After all, we know that when federal and local authorities work together to tackle gender-based bias and violence with the seriousness they demand, we can make a real and significant difference. In 2013, a Justice Department investigation found that the University of Montana-Missoula; its campus police; the Missoula Police Department; and the County Attorney’s Office were not meeting their legal responsibilities in responding to sexual assault complaints. In one instance, a campus officer taking a report from a victim of sexual assault failed to note any of the woman’s physical injuries – but did manage to note that her breath smelled of alcohol. Two campus police officers responding to a different case used the term “regretted sex” rather than “assault.” And some officers reportedly used their initial encounters to assess whether an allegation was “provable,” rather than simply gathering facts and treating survivors with a trauma-informed, victim-centered approach that is a hallmark of good policing. As a result of our investigation, we reached four settlement agreements with local entities – and thanks to the outstanding cooperation and proactive desire for reform, including from the local police department, Missoula has since made extraordinary progress, from improved victims’ services to increased confidence in the results of reporting assault. Missoula’s example not only serves as a blueprint for colleges and universities throughout the country – it also demonstrates the lasting progress that we can make when federal and local authorities work collaboratively to ensure that sexual assault cases are properly investigated; that wrongdoers are held fully accountable; and that victims receive the support and care they deserve.
That same victim-centered approach characterizes our work on human trafficking – one of the most devastating crimes facing women today, and one of my top priorities as Attorney General. Earlier this year, I was proud to announce that we would be expanding the Anti-Trafficking Coordination Team Initiative – an innovative program launched by my predecessor, Attorney General Holder, which created specialized units of attorneys and agents from across the federal government, enabling us to more effectively identify, apprehend and prosecute human traffickers and those who offer them material support. That expansion will introduce the initiative to new cities and bring to bear the full weight of our law enforcement capabilities and investigative expertise. And on top of that, the department’s Enhanced Collaborative Model Program – which is jointly administered by our Bureau of Justice Assistance and our Office for Victims of Crime – has been able to give tens of millions of dollars in grant funding to municipalities throughout the United States to help coordinate the efforts of law enforcement and victim-services providers so that the needs of trafficking survivors stay front and center as we work to bring their tormentors to justice.
With all of these efforts, in all of these areas, we are sending a message to every woman in this nation who has been let down, left out and left behind: you are not alone. You are not forgotten. Your struggle is our struggle. And we will never leave your side. After all, for the Department of Justice, for the advocates in this room and for this extraordinary organization, the fight for women’s rights is not just about some of us breaking a glass ceiling – it’s about elevating all women, empowering all women and making our progress real for them, too. That is our challenge today. Because when women succeed, America succeeds. When women succeed, the world succeeds. Because when we empower women, we empower a family, a community, a nation. When just 10 percent more girls attend school, a country’s GDP increases on average by three percent. When women in agricultural communities own the same amount of land as men, they obtain over a 10 percent increase in crop yields. And when women control more household income around the world, children and families benefit from increased spending on food and education.

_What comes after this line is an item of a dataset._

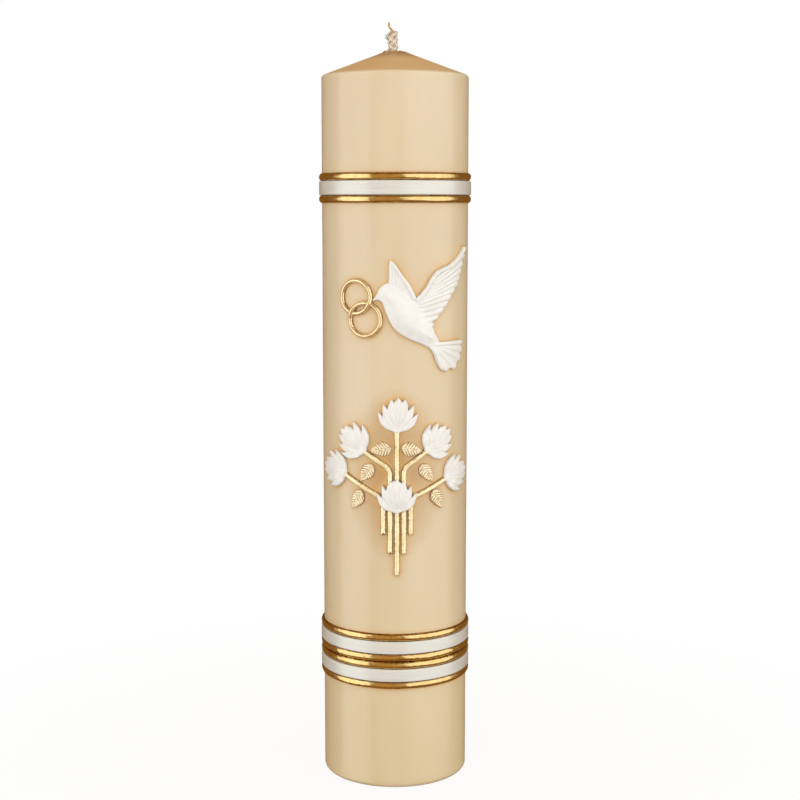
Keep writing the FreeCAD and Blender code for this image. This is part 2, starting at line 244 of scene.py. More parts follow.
def relief(field, height, low, high, step):
    """Closed relief on the wax: its edge is where field is 0, its face stands off by height.

    The face is a grid cut along the edge, the wall drops from the edge into the
    wax, and the back follows the wax inside it.
    """
    count_u = int(math.ceil((high[0] - low[0]) / step)) + 1
    count_z = int(math.ceil((high[1] - low[1]) / step)) + 1
    us = low[0] + step * np.arange(count_u)
    zs = low[1] + step * np.arange(count_z)
    u, z = np.meshgrid(us, zs, indexing="ij")
    f = field(u, z)
    f[[0, -1], :] = -1.0
    f[:, [0, -1]] = -1.0
    inside = f > 0

    grid_id = -np.ones(f.shape, int)
    grid_id[inside] = np.arange(inside.sum())
    face_u = [u[inside]]
    face_z = [z[inside]]
    total = int(inside.sum())

    crossing_ids = []
    along = (np.s_[:-1, :], np.s_[1:, :], 1, 0)
    upward = (np.s_[:, :-1], np.s_[:, 1:], 0, 1)
    for near, far, step_u, step_z in (along, upward):
        here, there = f[near], f[far]
        cut = (here > 0) != (there > 0)
        share = np.clip(here[cut] / (here[cut] - there[cut]), 0.1, 0.9) * step
        face_u.append(u[near][cut] + share * step_u)
        face_z.append(z[near][cut] + share * step_z)
        ids = -np.ones(cut.shape, int)
        ids[cut] = total + np.arange(cut.sum())
        total += int(cut.sum())
        crossing_ids.append(ids)
    along_u, along_z = crossing_ids
    face_u = np.concatenate(face_u)
    face_z = np.concatenate(face_z)

    corners = inside[:-1, :-1].astype(int) + inside[1:, :-1] + inside[1:, 1:] + inside[:-1, 1:]
    i, j = np.nonzero(corners == 4)
    quads = [grid_id[i, j], grid_id[i + 1, j], grid_id[i + 1, j + 1], grid_id[i, j + 1]]
    faces = np.stack(quads, -1).tolist()
    rim = {}
    for i, j in zip(*np.nonzero((corners > 0) & (corners < 4))):
        cell = [(i, j), (i + 1, j), (i + 1, j + 1), (i, j + 1)]
        crossings = [along_u[i, j], along_z[i + 1, j], along_u[i, j + 1], along_z[i, j]]
        loop = []
        for k in range(4):
            if inside[cell[k]]:
                loop.append((grid_id[cell[k]], False))
            if inside[cell[k]] != inside[cell[(k + 1) % 4]]:
                loop.append((crossings[k], True))
        faces.append(tuple(v for v, _ in loop))
        for (a, a_cut), (b, b_cut) in zip(loop, loop[1:] + loop[:1]):
            if a_cut and b_cut and a not in rim:
                rim[a] = b

    top = on_wax(face_u, face_z, height(face_u, face_z))
    rim_ids = list(rim)
    below = {a: total + k for k, a in enumerate(rim_ids)}
    rim_u, rim_z = face_u[rim_ids], face_z[rim_ids]
    for a, b in rim.items():
        faces.append((b, a, below[a], below[b]))

    spacing, clear_of_edge = 1.5, 0.6
    inner = []
    for back_u in np.arange(low[0], high[0], spacing):
        for back_z in np.arange(low[1], high[1], spacing):
            cell = (int(round((back_u - low[0]) / step)), int(round((back_z - low[1]) / step)))
            if cell[0] < count_u and cell[1] < count_z and f[cell] > clear_of_edge:
                inner.append(Vector((back_u, back_z)))
    flat = [Vector((a, b)) for a, b in zip(rim_u, rim_z)] + inner
    edges = [(k, below[rim[a]] - total) for k, a in enumerate(rim_ids)]
    flat_points, _, triangles, origins, _, _ = delaunay_2d_cdt(flat, edges, [], 1, 1e-7)
    if len(flat_points) != len(flat):
        raise RuntimeError("the back of a relief doesn't fit its edge")
    order = [o[0] for o in origins]
    for triangle in triangles:
        faces.append(tuple(total + order[v] for v in reversed(triangle)))
    back = on_wax([p.x for p in flat], [p.y for p in flat], -SUNK)
    return np.vstack([top, back]), faces


# -------- materials
def srgb(red, green, blue):
    """Linear colour of an 8-bit screen colour."""
    shares = np.array([red, green, blue]) / 255
    linear = np.where(shares <= 0.04045, shares / 12.92, ((shares + 0.055) / 1.055) ** 2.4)
    return (*linear, 1.0)


class Nodes:
    """The nodes of a material or a world, with short ways to add to them."""

    def __init__(self, owner):
        owner.use_nodes = True
        self.owner = owner
        self.tree = owner.node_tree

    def fill(self, node, sockets):
        """Links or sets the named inputs of a node."""
        for key, value in sockets.items():
            if isinstance(value, bpy.types.NodeSocket):
                self.tree.links.new(value, node.inputs[key])
            else:
                node.inputs[key].default_value = value

    def add(self, kind, output, sockets, **settings):
        """An output of a new node."""
        node = self.tree.nodes.new("ShaderNode" + kind)
        for key, value in settings.items():
            setattr(node, key, value)
        self.fill(node, sockets)
        return node.outputs[output]

    def place(self):
        return self.add("TexCoord", "Object", {})

    def noise(self, scale, detail=4.0, stretch=(1, 1, 1)):
        """Noise in object space, with scale in features per metre."""
        place = self.add("Mapping", "Vector", {"Vector": self.place(), "Scale": stretch})
        return self.add("TexNoise", "Fac", {"Vector": place, "Scale": scale, "Detail": detail})

    def ramp(self, source, dark, light, high=0.7):
        """dark where the source is under 0.3, and light where it is over high."""
        node = self.tree.nodes.new("ShaderNodeValToRGB")
        for element, place, colour in zip(node.color_ramp.elements, (0.3, high), (dark, light)):
            element.position = place
            element.color = colour
        self.fill(node, {"Fac": source})
        return node.outputs["Color"]

    def span(self, source, low, high, to_low, to_high):
        """to_low where the source is low, through to_high where it is high."""
        return self.add("MapRange", "Result", {
            "Value": source, "From Min": low, "From Max": high, "To Min": to_low, "To Max": to_high,
        })

    def tint(self, colour, share, towards):
        return self.add("Mix", 2, {0: share, 6: colour, 7: towards}, data_type="RGBA")

    def maths(self, operation, first, second):
        return self.add("Math", "Value", {0: first, 1: second}, operation=operation)

    def length(self, vector):
        return self.add("VectorMath", "Value", {0: vector}, operation="LENGTH")

    def recess(self, distance, low, high, most=1.0):
        """Share of painted shade: most in corners and grooves of about distance, down to 0 on open
        surfaces.
        """
        openness = self.add("AmbientOcclusion", "AO", {"Distance": distance}, samples=8)
        return self.span(openness, low, high, most, 0.0)

    def finish(self, colour, roughness, grain, bump, sockets):
        """The material, with bump as (strength, distance) of the grain and sockets as its numbers."""
        strength, distance = bump
        normal = self.add("Bump", "Normal", {"Height": grain, "Strength": strength, "Distance": distance})
        self.fill(self.tree.nodes["Principled BSDF"], {
            "Base Color": colour, "Roughness": roughness, "Normal": normal, **sockets,
        })
        return self.owner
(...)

This group knows quite a bit about empowering women, and what we can achieve. Four decades of excellence from the National Women’s Law Center have shown us that we can make a difference. But the struggle continues. We need your efforts more than ever to conquer the challenges of the day. Thanks to the work of so many women in this room tonight, and many more far beyond it, we won’t be starting from scratch. Each of your successes is a plank in the platform we now must raise. Each policy you have fought for is now a tool we can deploy. And each person whose mindset you have shaped through your leadership, your persuasion and your passion is another set of hands to join our collective task. We simply can’t let up. The stakes are too high for too many of our sisters. Like the women who have gone before us – from pioneers who fought for the right to vote, to trailblazers who pushed forward on civil rights, to the women of the Center for Law and Social Policy who refused to let their future be determined by their gender – we cannot be satisfied. We cannot rest on what has already been accomplished. And we cannot shrink from the challenges ahead.
I have no illusions that our mission will be easy – it never has been. But I also have no doubt that we are equal to the task. I want you to know that the Department of Justice will stand with you – and I will stand with you – at every turn, and in every instance, as we continue the progress that our country needs and bring about the future that our citizens deserve. As I look out at this extraordinary gathering, I am optimistic about what we will achieve. I am excited about the progress we will make. And I am confident that we will draw closer to the world that our predecessors imagined in 1848 at Seneca Falls, when they rewrote Thomas Jefferson’s immortal words to say, “We hold these truths to be self-evident: that all men and women are created equal.”
Thank you, once again, for your devotion to this effort. Thank you for your unwavering commitment to our cause. And thank you for your partnership in the work still to come.